In the middle of the room is a beautiful antique wooden organ which is all connected up with cables which are attached to the metal girders and pillars which form the structure of the space. Anyone can sit down at the organ and 'play the building'. I liked watching how people, myself included, were at first a bit shy or scared to sit down and play but once people do it's great to see how much they enjoy it. While we were there there was a young girl, who looked like she knew what she was doing, who was getting so much enjoyment out of the strange sounds emitting from her playing. Hitting different keys makes different cables move, which then trigger vibrations in the pillars, girders and beams they're attached to. I found a quote from a press conference for the opening on Art Review which contains a quote from Byrne, discussing the democratic nature of the piece "“everyone is as good at playing it as anyone else. It’s not the sort of performance you consume. We’re used to consuming culture, of going to sit down and have it fed to us. In this case, you have to do it yourself – and if you don’t do it, you don’t get anything out of it.” Being forced to interact with the work and with the space was great - fun and thought-provoking.

NB. The first theatre in the Roundhouse was established by Arnold Wesker in 1964. Called Centre 42, it was the first time the building had been used as an arts venue. So, here's another Lindsay Anderson connection (it seems we can find them almost everywhere!). In an interview on 'What's on Stage' on 4 April 2005 Wesker says of Anderson
"There’s no doubt that my first career break was when I asked Lindsay Anderson to read a play of mine called Chicken Soup with Barley. He read it, and he said, "You really are a playwright, aren’t you? Will you let me show this to George Devine at the Royal Court?""

Friday 11 September 2009

Rock and roll library

From the 18 July - 23 August there was a unique exhibition on in London. Called 'The Rock 'n' Roll public library' it is the personal vision and personal archive of Mick Jones, the lead guitarist and singer with The Clash, and later of Big Audio Dynamite. Since he was a young teenager Jones had been a collector and acquirer of 'things'.

"Suddenly people who've been given a hard time all their lives by their partners for never throwing anything out are feeling justified, " laughed Mick Jones. "Now they realise that they were curating social history."

The range of materials in the collection is huge - the subjects covered include music, film, art, drugs, crime, sport, war. There was one room just filled with music and film magazines form the 1960s on. There are almost 10,000 books, lots of records, films recorded on VHS, music memorabilia, film posters and some wonderful photographs. For seventeen years this personal archive had been stored in a lock-up and it was great to see so much of it out on display. I'm sure part of the enjoyment is in the feelings Mick Jones identifies when he says that it can justify the need/compulsion to collect, it certainly did for me! I've included a few photos, and yes, there are some Lindsay Anderson related ones, as ever!

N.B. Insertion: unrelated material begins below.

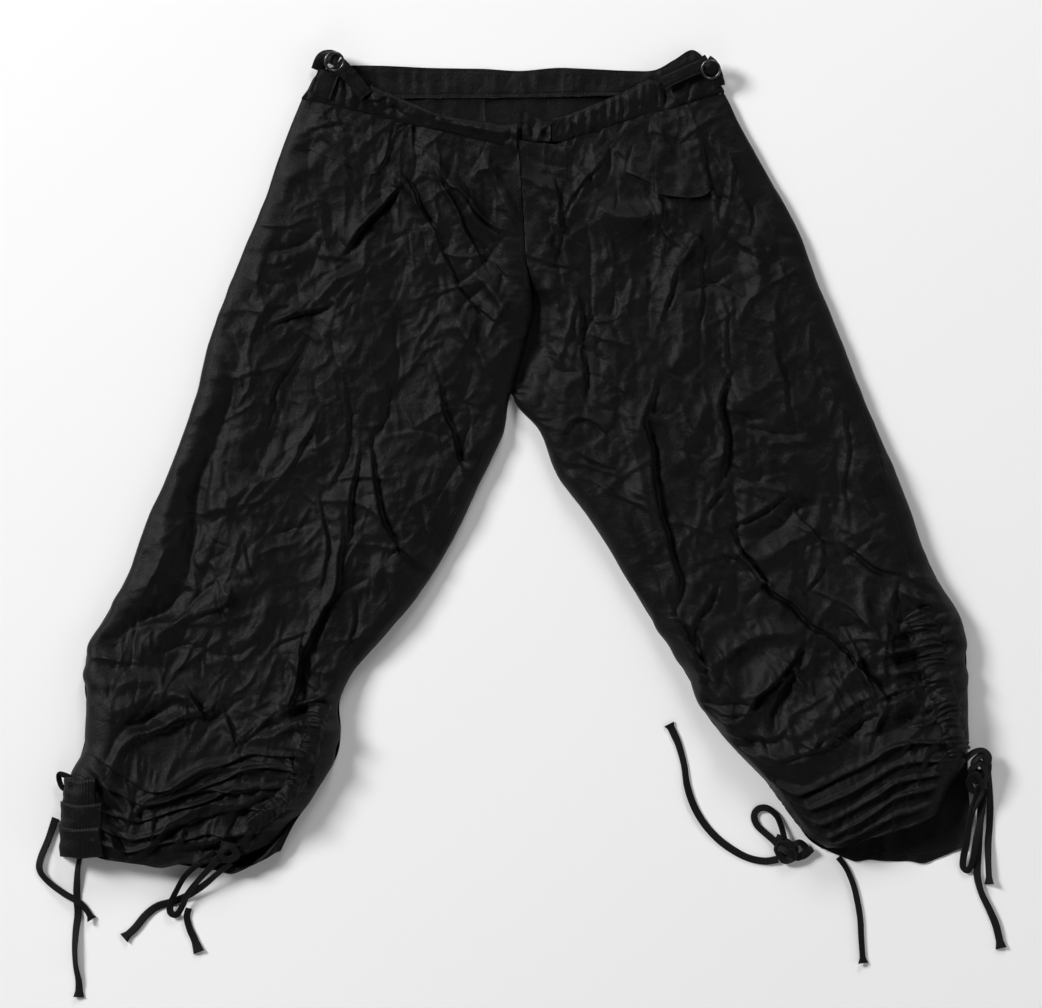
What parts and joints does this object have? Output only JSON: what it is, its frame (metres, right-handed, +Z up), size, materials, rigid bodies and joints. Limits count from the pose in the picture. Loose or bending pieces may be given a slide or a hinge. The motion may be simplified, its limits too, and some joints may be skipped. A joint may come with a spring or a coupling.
{
  "type": "capri pants",
  "caption": "Black cotton capri pants laid flat, with a low waistband, side adjusters, pocket flaps and drawcord-gathered cuffs.",
  "frame": {"origin": "on the surface under the middle of the garment's bounding box, without its cords", "axes": "+Z up from the surface, out of the front; +Y from the hems to the waist; +X to the wearer's left"},
  "size_m": [0.9669, 0.9471, 0.0391],
  "materials": {
    "cloth": "black crumpled cotton sateen with a slight sheen",
    "drawcord": "black flat woven cotton tape, dull, frayed at its ends",
    "ring_metal": "dark nickel wire, worn bright at its edge"
  },
  "bodies": {
    "root": {"front_right": "cloth", "front_left": "cloth", "back_right": "cloth", "back_left": "cloth", "waistband_back": "cloth", "waistband_front_right": "cloth", "waistband_front_left": "cloth", "fly_underlap": "cloth", "pocket_flap_right": "cloth", "pocket_flap_left": "cloth", "channel_outer_left": "cloth", "channel_inner_right": "cloth", "channel_outer_right": "cloth", "channel_inner_left": "cloth", "adjuster_strap_right": "cloth", "adjuster_tab_right": "cloth", "adjuster_end_right": "cloth", "adjuster_strap_left": "cloth", "adjuster_end_left": "cloth", "adjuster_ring_right": "ring_metal", "adjuster_ring_left": "ring_metal", "knot_outer_right": "drawcord", "knot_inner_right": "drawcord", "knot_inner_left": "drawcord", "knot_outer_left": "drawcord", "cord_outer_right_a": "drawcord", "cord_outer_right_b": "drawcord", "cord_inner_right_a": "drawcord", "cord_inner_right_loop": "drawcord", "cord_inner_right_b": "drawcord", "cord_inner_left_a": "drawcord", "cord_inner_left_loop": "drawcord", "cord_inner_left_b": "drawcord", "cord_outer_left_a": "drawcord", "cord_outer_left_b": "drawcord", "cord_outer_left_loop": "drawcord"}
  },
  "joints": []
}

New publication on Lindsay Anderson

Isabelle Gourdin-Sangouard, my colleague on 'The Cinema Authorship of Lindsay Anderson' project has just had a very interesting article published in a new journal, 'Journal of Screenwriting'. The article 'Creating Authorship? Lindsay Anderson and David Sherwin’s collaboration on If.... (1968)' discusses the working relationship between Lindsay Anderson and David Sherwin. I've included the abstract below:

This article draws upon the research currently undertaken for my doctoral thesis and is meant to act as a complementary study of Lindsay Anderson and David Sherwin’s partnership on If…. (1968), following Charles Drazin’s 2008 article for the Journal of British Cinema and Television, ‘If… before If…’. Charles Drazin (2008: 318) highlights the idea of a ‘creative dynamic’ underlying the working partnership between Lindsay Anderson and David Sherwin on If…., as well as in the subsequent projects they developed together. The following article aims to uncover the nature of the creative dynamic suggested by Drazin’s article by looking at both the personal and the artistic dimensions that the working relationship assumed. The aim is to highlight the distinctiveness of their collaboration in the cinema; the article will show that in the course of this collaborative work they realized their artistic potential through an exchange of expertise, and that their collaboration helped to bring about an alternative approach to the conventional opposition between screenwriter and director, especially when it comes to claiming authorship over a film.